Using the records below, give the number of lines where the word "that" appears, with no further output.

Entries with model source code:
╔══
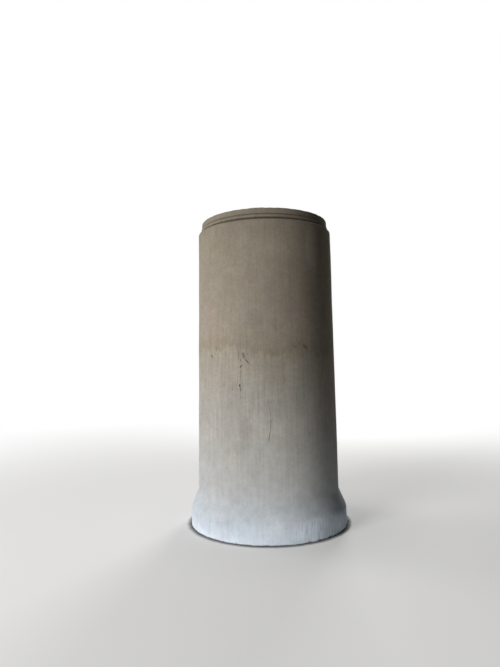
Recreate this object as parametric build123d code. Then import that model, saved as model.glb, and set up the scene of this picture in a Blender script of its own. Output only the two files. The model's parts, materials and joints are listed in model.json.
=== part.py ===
from build123d import *
import os

# A reinforced concrete culvert pipe, vibration-cast on end in a steel mould as one piece.
# It stands on its bell as it is stored, with the spigot at the top.
# Sizes are in millimetres. The origin is the centre of the bell's mouth on the ground,
# and +Z runs up the pipe's axis.

# Barrel
bore_diameter = 1000.0
wall = 100.0
laying_length = 2500.0  # ground to spigot shoulder: what one pipe adds to a laid line

# Spigot, the stepped end that goes into the next pipe's bell
spigot_length = 100.0  # shoulder to the very end
land_setback = 24.0  # how far the gasket land stands in from the barrel's outside
nose_setback = 6.0  # how far the nose stands in from the gasket land
nose_length = 55.0  # the end to the small step that stops the gasket rolling off

# Bell, outside
bell_swell = 60.0  # how far the bell stands out from the barrel
bell_face_height = 145.0  # the upright face, from the ground
flare_height = 135.0  # the slope from that face in to the barrel

# Socket, inside the bell
gasket_room = 10.0  # all round, between the gasket land and the socket wall
end_room = 12.0  # between the spigot's end and the socket's floor
lead_in_height = 25.0  # the cone at the mouth that guides the spigot in
lead_in_flare = 12.0  # how far that cone opens, all round

# Roundings and chamfers that the mould leaves
bell_rounding = 90.0  # between the bell's face and its slope
neck_rounding = 70.0  # between the slope and the barrel
shoulder_rounding = 7.0
socket_rounding = 15.0  # in the socket's inner corner
end_chamfer = 5.0  # the spigot end's two rims
ground_chamfer = 6.0  # the bell's outer rim, which stands on the ground
bore_chamfer = 8.0  # where the socket's floor turns into the bore

# What follows from those
bore_radius = bore_diameter / 2
barrel_radius = bore_radius + wall
land_radius = barrel_radius - land_setback
nose_radius = land_radius - nose_setback
bell_radius = barrel_radius + bell_swell
socket_radius = land_radius + gasket_room
mouth_radius = socket_radius + lead_in_flare

pipe_top = laying_length + spigot_length
land_top = pipe_top - nose_length
flare_top = bell_face_height + flare_height
socket_depth = spigot_length + end_room
sharp = 0.0


def wall_section():
    """Half of the pipe's lengthwise section: the wall on one side of the axis."""
    # Each corner is its distance from the axis, its height and its rounding.
    outside = [
        (bell_radius - ground_chamfer, 0, sharp),
        (bell_radius, ground_chamfer, sharp),
        (bell_radius, bell_face_height, bell_rounding),
        (barrel_radius, flare_top, neck_rounding),
        (barrel_radius, laying_length, shoulder_rounding),
    ]
    spigot = [
        (land_radius, laying_length, sharp),
        (land_radius, land_top, sharp),
        (nose_radius, land_top, sharp),
        (nose_radius, pipe_top - end_chamfer, sharp),
        (nose_radius - end_chamfer, pipe_top, sharp),
    ]
    bore = [
        (bore_radius + end_chamfer, pipe_top, sharp),
        (bore_radius, pipe_top - end_chamfer, sharp),
        (bore_radius, socket_depth + bore_chamfer, sharp),
        (bore_radius + bore_chamfer, socket_depth, sharp),
    ]
    socket = [
        (socket_radius, socket_depth, socket_rounding),
        (socket_radius, lead_in_height, sharp),
        (mouth_radius, 0, sharp),
    ]
    corners = outside + spigot + bore + socket
    points = [(distance, height) for distance, height, _ in corners]
    roundings = [rounding for _, _, rounding in corners]

    with BuildSketch(Plane.XZ) as section:
        with BuildLine():
            FilletPolyline(*points, radius=roundings, close=True)
        make_face()
    return section.sketch


def cast_pipe():
    """The wall's section, turned once round the axis."""
    pipe = revolve(wall_section(), axis=Axis.Z)
    pipe.label = "concrete_pipe"
    return pipe


os.makedirs("parts", exist_ok=True)
export_step(cast_pipe(), "parts/concrete_pipe.step")
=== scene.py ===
import json
import math

import bpy
import numpy as np
from mathutils import Matrix, Vector


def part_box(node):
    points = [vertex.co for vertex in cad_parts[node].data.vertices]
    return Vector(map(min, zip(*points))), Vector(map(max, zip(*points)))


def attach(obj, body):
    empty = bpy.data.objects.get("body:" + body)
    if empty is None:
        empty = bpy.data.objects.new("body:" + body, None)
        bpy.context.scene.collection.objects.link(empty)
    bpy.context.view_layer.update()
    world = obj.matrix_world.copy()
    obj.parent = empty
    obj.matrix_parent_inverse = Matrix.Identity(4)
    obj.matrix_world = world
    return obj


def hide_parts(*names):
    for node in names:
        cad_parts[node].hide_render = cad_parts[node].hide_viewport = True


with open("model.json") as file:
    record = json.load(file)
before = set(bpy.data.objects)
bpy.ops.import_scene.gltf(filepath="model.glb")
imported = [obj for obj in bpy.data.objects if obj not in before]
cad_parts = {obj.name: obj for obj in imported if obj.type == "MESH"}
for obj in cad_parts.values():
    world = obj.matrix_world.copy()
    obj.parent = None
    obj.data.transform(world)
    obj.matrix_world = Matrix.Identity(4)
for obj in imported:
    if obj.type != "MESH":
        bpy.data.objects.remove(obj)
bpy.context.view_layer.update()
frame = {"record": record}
scene = bpy.context.scene
scene.view_settings.view_transform = "Standard"
print("frame loaded")


def linearColour(hexText):
    # sRGB to linear: c / 12.92 up to 0.04045, and ((c + 0.055) / 1.055) ^ 2.4 above that
    channels = [int(hexText[i:i + 2], 16) / 255 for i in (1, 3, 5)]
    return [c / 12.92 if c <= 0.04045 else ((c + 0.055) / 1.055) ** 2.4 for c in channels] + [1.0]


def addNode(tree, kind, settings, inputs):
    # One node with its settings; an input takes a value, or a link from another node's output
    node = tree.nodes.new("ShaderNode" + kind)
    for name, value in settings.items():
        setattr(node, name, value)
    for socket, value in inputs.items():
        if isinstance(value, bpy.types.NodeSocket):
            tree.links.new(value, node.inputs[socket])
        else:
            node.inputs[socket].default_value = value
    return node.outputs


def newMaterial(name):
    material = bpy.data.materials.new(name)
    material.use_nodes = True
    material.node_tree.nodes.clear()
    return material, material.node_tree


def seenDirectly(tree):
    # 1 for what the camera sees, also in a reflection or through glass, and 0 for light on its way
    ray = addNode(tree, "LightPath", {}, {})
    seen = ray["Is Camera Ray"]
    for kind in ("Is Glossy Ray", "Is Transmission Ray"):
        seen = addNode(tree, "Math", {"operation": "MAXIMUM"}, {0: seen, 1: ray[kind]})[0]
    return seen


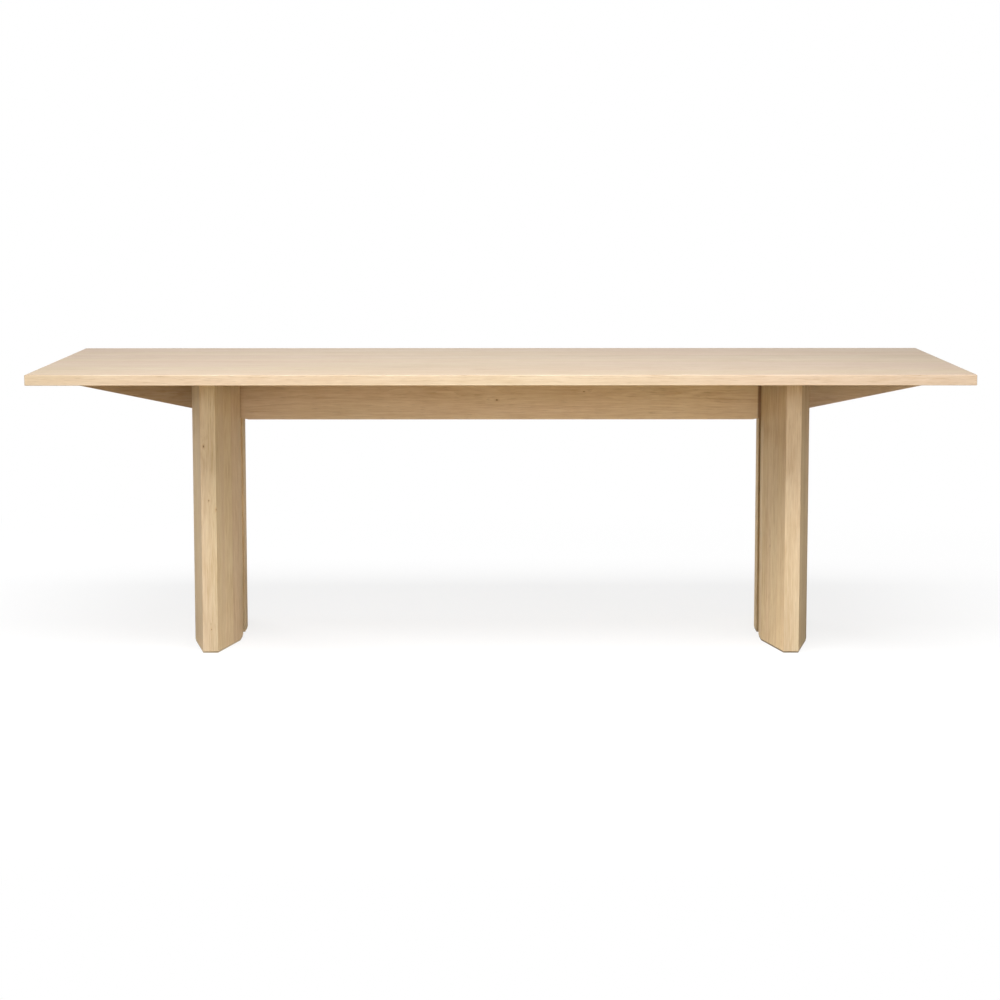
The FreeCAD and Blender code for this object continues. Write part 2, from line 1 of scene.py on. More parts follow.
╚══
• _Exercise solution_
8